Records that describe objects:
»»

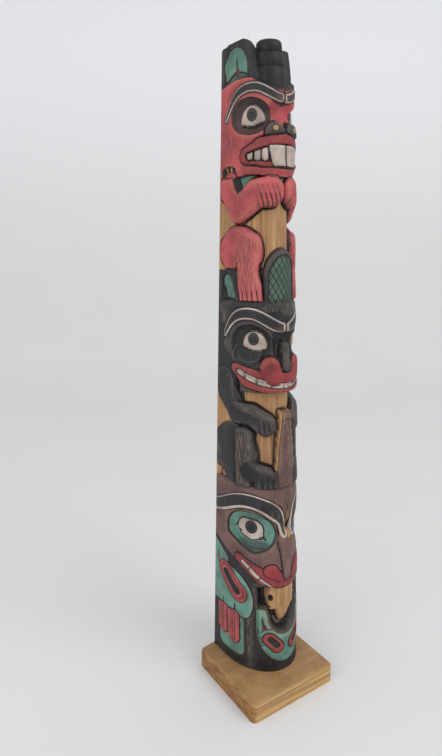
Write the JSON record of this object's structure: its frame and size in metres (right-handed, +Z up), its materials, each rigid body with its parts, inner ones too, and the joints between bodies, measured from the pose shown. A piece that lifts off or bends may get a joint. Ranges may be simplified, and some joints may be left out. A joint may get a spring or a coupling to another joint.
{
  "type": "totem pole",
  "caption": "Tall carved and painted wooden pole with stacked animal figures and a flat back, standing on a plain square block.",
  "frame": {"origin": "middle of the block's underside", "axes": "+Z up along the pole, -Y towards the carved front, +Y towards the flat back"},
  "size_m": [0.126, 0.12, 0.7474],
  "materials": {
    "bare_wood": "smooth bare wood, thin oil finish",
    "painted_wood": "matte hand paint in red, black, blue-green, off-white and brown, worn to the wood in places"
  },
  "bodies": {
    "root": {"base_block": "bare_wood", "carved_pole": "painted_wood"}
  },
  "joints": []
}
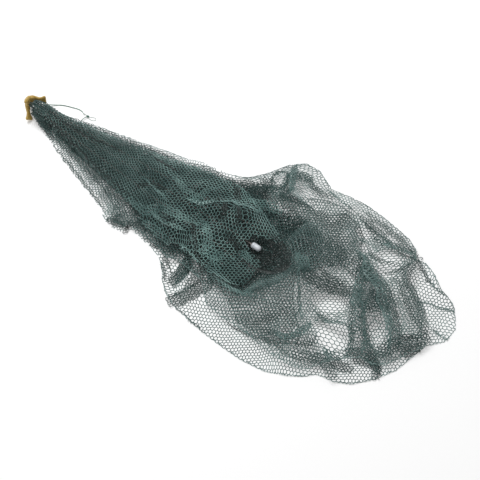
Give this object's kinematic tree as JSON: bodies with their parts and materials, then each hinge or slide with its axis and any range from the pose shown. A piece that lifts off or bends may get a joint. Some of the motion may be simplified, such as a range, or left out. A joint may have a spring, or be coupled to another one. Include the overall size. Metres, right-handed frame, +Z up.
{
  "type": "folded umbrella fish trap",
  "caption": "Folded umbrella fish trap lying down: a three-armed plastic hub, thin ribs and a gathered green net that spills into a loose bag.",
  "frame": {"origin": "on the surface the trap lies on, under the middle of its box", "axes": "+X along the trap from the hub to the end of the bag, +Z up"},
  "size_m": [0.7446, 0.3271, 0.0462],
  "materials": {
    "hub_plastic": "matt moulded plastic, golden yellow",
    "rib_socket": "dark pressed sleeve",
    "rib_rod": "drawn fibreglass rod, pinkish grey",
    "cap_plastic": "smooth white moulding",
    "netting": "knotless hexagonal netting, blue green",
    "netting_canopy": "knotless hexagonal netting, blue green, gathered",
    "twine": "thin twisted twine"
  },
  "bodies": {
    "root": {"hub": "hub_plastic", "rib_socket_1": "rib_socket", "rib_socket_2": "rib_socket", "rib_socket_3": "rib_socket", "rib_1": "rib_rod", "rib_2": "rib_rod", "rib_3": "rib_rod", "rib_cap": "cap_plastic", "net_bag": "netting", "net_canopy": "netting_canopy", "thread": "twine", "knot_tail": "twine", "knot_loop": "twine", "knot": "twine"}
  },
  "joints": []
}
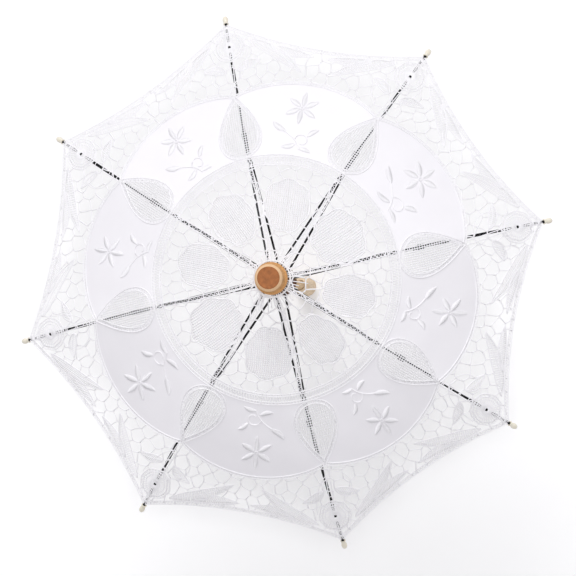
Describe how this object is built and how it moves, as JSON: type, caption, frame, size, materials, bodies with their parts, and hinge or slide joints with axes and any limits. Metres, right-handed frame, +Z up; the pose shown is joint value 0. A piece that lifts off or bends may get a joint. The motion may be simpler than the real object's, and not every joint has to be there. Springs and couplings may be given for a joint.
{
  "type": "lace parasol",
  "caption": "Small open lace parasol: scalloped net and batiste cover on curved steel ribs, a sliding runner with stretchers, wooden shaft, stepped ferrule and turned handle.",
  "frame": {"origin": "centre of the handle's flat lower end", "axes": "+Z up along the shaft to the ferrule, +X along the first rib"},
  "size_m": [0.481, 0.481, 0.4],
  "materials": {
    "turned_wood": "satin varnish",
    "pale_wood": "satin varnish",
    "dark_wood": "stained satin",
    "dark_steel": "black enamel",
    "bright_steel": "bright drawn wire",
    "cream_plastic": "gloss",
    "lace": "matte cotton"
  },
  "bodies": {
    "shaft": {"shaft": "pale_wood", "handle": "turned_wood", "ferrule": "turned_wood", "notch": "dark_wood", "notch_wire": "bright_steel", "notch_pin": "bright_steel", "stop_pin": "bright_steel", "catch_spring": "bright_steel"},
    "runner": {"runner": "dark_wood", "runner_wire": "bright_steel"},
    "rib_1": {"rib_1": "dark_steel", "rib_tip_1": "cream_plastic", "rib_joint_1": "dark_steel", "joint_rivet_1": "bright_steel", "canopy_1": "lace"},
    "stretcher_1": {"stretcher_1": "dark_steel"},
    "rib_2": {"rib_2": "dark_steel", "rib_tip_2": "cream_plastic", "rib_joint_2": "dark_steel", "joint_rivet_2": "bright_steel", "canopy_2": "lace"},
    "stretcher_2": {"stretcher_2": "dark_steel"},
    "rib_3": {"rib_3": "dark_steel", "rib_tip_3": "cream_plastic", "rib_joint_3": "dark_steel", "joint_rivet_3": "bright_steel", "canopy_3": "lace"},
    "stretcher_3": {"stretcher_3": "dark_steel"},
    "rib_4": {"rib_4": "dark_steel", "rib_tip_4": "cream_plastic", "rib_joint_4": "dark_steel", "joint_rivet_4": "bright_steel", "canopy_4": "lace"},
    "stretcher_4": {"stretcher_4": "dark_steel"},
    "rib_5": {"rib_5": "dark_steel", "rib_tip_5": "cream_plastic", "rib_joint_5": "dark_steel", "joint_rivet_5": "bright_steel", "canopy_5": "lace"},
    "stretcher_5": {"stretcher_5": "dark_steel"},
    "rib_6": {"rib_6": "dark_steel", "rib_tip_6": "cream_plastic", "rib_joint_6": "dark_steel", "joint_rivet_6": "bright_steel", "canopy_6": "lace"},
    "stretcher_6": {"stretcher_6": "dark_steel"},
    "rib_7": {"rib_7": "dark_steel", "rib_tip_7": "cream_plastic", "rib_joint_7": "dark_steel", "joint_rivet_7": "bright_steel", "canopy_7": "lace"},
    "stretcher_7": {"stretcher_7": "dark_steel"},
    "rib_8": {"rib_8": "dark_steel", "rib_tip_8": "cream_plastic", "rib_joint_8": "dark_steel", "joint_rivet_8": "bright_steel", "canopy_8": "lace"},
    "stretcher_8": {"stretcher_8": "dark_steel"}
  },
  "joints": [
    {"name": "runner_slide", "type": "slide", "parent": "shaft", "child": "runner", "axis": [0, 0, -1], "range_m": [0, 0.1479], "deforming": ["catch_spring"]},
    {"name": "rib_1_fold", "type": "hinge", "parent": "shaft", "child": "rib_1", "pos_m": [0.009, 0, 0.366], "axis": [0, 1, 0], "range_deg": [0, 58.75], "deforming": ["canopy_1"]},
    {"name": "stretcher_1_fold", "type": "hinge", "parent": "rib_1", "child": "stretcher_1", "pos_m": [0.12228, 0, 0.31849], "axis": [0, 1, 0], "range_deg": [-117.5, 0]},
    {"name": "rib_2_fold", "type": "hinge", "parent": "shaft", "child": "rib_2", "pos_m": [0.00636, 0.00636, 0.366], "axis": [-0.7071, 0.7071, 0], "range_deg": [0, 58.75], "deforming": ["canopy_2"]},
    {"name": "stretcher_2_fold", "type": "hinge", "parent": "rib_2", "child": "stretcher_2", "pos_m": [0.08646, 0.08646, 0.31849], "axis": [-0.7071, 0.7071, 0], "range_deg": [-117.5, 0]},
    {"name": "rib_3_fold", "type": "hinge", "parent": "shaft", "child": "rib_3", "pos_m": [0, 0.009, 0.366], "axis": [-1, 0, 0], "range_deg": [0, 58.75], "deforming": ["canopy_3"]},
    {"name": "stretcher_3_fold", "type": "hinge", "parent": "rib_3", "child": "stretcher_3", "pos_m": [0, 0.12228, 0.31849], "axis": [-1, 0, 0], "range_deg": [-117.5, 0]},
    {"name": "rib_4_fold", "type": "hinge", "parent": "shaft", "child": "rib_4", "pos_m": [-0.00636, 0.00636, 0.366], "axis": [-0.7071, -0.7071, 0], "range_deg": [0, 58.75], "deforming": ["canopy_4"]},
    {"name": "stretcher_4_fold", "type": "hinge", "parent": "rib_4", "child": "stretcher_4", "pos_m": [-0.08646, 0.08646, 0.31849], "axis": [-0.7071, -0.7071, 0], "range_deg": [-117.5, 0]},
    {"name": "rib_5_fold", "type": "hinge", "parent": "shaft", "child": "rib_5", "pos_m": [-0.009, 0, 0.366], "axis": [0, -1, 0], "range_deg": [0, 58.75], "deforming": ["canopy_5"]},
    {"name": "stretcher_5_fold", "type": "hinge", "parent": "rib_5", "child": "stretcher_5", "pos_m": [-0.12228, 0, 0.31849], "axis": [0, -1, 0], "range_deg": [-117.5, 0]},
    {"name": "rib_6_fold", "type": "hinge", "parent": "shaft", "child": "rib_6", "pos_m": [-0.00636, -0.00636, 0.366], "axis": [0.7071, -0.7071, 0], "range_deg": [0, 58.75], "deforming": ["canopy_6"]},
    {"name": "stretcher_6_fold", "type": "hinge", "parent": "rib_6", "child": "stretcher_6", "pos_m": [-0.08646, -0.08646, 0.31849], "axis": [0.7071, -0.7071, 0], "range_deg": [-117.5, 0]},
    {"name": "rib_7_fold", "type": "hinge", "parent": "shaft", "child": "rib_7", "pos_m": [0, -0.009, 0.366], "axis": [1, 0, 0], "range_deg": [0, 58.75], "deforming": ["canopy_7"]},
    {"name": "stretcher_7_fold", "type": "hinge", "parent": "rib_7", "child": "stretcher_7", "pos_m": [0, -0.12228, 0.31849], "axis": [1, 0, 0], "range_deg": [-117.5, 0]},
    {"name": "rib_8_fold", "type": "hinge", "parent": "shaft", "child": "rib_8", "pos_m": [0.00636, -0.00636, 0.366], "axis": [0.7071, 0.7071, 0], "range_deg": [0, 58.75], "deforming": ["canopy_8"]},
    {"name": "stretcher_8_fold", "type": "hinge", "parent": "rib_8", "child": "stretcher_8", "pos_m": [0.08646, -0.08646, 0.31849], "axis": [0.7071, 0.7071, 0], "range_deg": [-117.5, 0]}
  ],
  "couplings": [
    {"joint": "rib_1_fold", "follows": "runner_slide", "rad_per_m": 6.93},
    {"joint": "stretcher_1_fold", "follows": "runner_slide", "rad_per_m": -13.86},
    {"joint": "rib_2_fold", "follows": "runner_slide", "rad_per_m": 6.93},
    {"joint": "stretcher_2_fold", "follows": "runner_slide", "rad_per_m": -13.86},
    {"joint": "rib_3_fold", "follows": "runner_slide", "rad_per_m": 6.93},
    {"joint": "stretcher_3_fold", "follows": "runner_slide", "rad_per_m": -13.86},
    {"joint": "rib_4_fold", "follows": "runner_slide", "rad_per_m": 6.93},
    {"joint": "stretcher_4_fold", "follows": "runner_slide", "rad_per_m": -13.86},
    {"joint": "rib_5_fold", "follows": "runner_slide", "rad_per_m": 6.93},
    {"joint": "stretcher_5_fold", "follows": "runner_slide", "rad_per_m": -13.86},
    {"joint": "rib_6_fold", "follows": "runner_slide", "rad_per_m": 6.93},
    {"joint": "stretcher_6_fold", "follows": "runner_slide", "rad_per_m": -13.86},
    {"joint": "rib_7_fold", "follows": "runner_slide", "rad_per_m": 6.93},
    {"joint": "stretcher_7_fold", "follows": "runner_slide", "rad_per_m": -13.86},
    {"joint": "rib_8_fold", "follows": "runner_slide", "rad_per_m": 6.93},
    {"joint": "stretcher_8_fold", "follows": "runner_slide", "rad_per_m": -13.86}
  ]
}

««

WHAT IS REQUIRED: Go over the records above and tally each line that includes "piece". Give the total by itself.

ANSWER TO THE PROBLEM: 3